- **DESCRIPTION OF THE TASK**
Look through the data below. Show each line where the string "scene" occurs.

- **INPUT ROWS**
┌────────
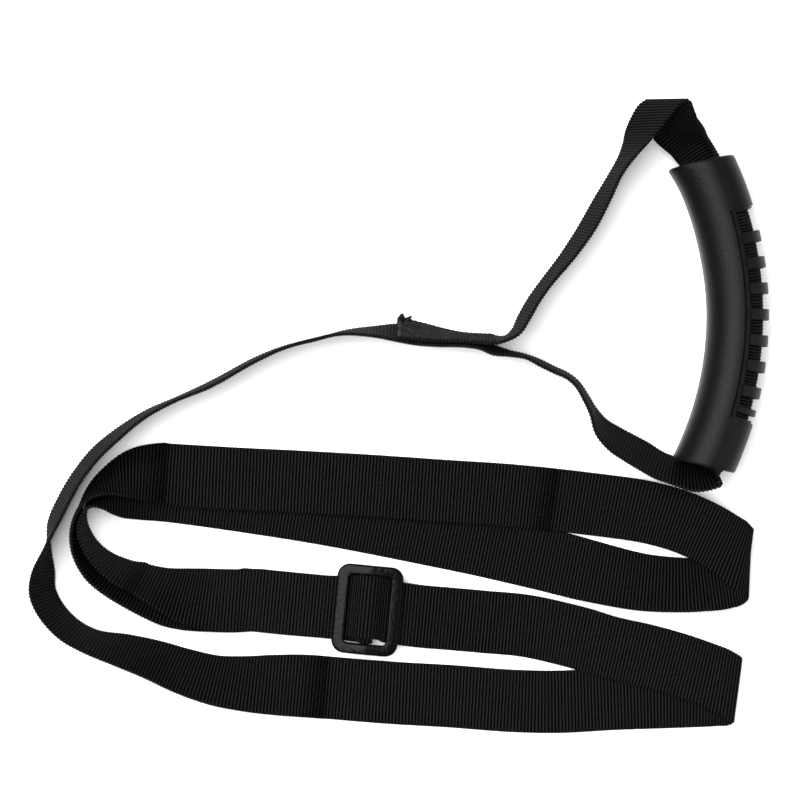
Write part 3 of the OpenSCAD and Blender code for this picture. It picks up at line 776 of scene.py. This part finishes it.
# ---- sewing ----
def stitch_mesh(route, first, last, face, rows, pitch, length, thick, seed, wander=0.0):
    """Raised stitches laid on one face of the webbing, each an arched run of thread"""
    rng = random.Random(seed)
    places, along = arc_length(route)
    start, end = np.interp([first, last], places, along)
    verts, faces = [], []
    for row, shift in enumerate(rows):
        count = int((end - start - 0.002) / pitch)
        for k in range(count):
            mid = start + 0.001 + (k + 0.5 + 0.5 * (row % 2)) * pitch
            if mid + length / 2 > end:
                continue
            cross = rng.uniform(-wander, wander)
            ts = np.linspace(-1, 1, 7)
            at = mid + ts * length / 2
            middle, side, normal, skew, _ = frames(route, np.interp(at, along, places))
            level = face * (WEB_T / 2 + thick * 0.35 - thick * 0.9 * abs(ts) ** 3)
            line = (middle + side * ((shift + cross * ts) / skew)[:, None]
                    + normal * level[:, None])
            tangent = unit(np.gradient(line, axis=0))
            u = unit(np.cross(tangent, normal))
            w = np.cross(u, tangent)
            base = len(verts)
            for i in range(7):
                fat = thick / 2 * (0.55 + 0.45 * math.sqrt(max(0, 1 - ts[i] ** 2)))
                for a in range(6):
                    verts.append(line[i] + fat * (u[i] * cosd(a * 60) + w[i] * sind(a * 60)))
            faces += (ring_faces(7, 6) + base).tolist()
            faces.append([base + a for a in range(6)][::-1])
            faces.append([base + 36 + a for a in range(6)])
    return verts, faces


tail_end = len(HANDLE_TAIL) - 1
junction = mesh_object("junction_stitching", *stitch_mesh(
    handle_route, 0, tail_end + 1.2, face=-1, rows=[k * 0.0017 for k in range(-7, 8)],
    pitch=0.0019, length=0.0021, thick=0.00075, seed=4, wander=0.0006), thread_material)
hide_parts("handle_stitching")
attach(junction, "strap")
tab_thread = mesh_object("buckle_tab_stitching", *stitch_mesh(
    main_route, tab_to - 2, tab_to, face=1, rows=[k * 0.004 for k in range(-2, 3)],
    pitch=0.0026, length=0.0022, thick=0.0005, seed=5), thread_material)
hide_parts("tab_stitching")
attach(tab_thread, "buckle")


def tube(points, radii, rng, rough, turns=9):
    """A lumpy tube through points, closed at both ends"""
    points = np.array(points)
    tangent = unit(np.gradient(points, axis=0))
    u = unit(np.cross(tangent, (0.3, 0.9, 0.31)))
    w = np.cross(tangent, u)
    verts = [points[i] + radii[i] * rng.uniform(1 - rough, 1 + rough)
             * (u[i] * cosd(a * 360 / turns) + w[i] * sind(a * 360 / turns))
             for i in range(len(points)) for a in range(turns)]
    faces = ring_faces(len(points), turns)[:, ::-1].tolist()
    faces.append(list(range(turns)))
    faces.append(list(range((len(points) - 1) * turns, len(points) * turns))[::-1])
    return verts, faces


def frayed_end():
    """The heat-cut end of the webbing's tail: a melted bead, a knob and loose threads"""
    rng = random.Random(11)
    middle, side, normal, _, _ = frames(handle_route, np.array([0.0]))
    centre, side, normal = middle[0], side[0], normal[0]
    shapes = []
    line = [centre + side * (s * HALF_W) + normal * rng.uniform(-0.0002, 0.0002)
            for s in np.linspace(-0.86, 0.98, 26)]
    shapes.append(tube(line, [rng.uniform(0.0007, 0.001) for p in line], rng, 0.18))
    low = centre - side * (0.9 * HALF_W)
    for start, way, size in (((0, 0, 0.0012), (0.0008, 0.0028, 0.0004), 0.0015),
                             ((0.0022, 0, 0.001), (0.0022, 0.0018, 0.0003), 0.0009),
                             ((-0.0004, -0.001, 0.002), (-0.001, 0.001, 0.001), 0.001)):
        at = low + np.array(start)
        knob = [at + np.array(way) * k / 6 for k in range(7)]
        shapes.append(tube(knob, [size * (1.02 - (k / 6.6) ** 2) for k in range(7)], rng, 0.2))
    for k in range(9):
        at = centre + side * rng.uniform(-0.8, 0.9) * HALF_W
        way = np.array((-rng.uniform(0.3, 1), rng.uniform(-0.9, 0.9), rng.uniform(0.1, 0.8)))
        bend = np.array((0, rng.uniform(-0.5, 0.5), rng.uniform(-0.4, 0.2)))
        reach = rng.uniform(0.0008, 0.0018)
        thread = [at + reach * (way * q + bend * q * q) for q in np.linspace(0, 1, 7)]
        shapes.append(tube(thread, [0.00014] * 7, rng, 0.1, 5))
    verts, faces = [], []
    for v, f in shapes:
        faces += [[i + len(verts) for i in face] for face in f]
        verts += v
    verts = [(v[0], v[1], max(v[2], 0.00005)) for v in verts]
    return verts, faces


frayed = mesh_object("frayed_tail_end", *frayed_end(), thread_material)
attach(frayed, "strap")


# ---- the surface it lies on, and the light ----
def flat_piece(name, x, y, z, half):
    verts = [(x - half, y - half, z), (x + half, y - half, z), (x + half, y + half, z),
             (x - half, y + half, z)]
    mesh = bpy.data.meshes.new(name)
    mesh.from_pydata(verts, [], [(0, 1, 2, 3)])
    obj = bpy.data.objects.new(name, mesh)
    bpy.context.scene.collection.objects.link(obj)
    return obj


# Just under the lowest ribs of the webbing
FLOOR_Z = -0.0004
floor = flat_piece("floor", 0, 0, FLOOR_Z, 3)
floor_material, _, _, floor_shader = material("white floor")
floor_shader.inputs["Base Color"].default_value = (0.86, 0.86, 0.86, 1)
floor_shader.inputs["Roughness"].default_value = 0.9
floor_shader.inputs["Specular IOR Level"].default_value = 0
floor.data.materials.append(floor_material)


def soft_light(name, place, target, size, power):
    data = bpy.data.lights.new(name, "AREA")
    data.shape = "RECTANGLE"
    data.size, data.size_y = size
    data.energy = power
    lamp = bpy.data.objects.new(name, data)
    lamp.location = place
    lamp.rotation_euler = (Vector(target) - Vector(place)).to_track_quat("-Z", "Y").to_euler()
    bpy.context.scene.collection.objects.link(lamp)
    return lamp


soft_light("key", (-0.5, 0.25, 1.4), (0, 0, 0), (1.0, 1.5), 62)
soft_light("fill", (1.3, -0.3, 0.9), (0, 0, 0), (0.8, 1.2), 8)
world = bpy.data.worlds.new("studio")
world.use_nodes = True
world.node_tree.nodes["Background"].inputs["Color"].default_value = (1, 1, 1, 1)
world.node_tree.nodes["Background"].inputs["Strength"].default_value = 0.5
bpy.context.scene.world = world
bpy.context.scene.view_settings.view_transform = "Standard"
└────────
┌────────
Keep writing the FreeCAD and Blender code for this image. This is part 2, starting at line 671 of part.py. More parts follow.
└────────
- **WRITTEN SOLUTION**
Write part 3 of the OpenSCAD and Blender code for this picture. It picks up at line 776 of scene.py. This part finishes it.
    bpy.context.scene.collection.objects.link(obj)
    bpy.context.scene.collection.objects.link(lamp)
bpy.context.scene.world = world
bpy.context.scene.view_settings.view_transform = "Standard"